Educators Can Lead the Way

In an exciting look at education in the metaverse from Brookings, the authors point out, “Today, as the metaverse infrastructure is still under construction, researchers, educators, policymakers, and digital designers have a chance to lead the way rather than get caught in the undertow.” They paint a picture of interactive, multidisciplinary, cross-curricular education that immerses students directly into the environment about which they are learning. The authors of the Brookings research note that, “the interaction is inherently social with live people and live moment to moment, emotionally laden interactions. And notice that the teachers are still crucial to this experience.”

Experiences in the Metaverse Affect Our Brains Differently

Why is the metaverse such an important consideration for education? Because the learning is active, rather than passive. The learning creates memories for the students of actually being in a place. The Brookings research used ancient Greece as an example, but any historical location could have just as easily been used, or an astronomical phenomenon, or a field trip somewhere that a school could never afford to budget (The Louvre, for example). Stephen Fromkin writes in a Fast Company article, “Interactions in the metaverse give us the impression that we are having real experiences and creating real memories – because we are.”

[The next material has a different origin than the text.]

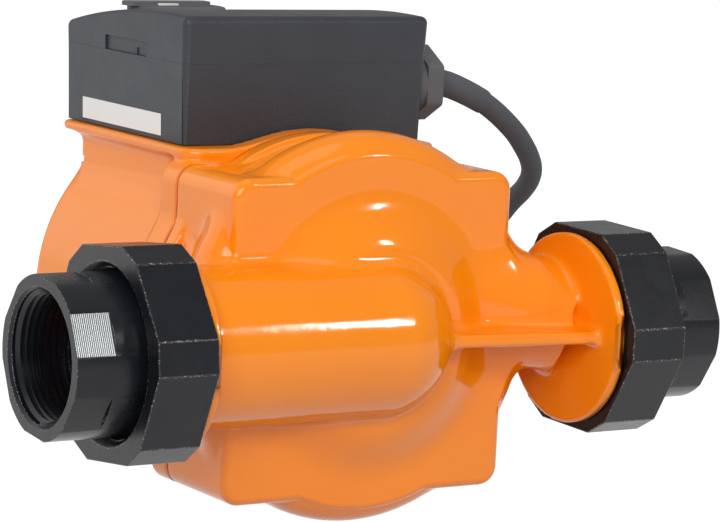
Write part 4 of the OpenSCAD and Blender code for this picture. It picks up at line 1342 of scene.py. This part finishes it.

But What About Measurable Outcomes?

We will hopefully move well beyond standardized testing and measure student success in more practical ways. One form of measurement is engagement. Imagine students being excited about education, being able to interact with figures from history, and being able to step into places from a distance – to touch, feel, and look around while there. A good example of rudimentary AI that is paving the way for education in the metaverse is the Digital Einstein Experience. Try it out. With a simple permission to use your microphone, you can have a conversation with Einstein, and he will respond to your questions.

The metaverse is coming. It is an inevitability. How it will impact education is still up in the air, but we have a huge opportunity to help guide the process to ensure we are meeting the needs of students, teachers, and districts as it becomes more commonplace.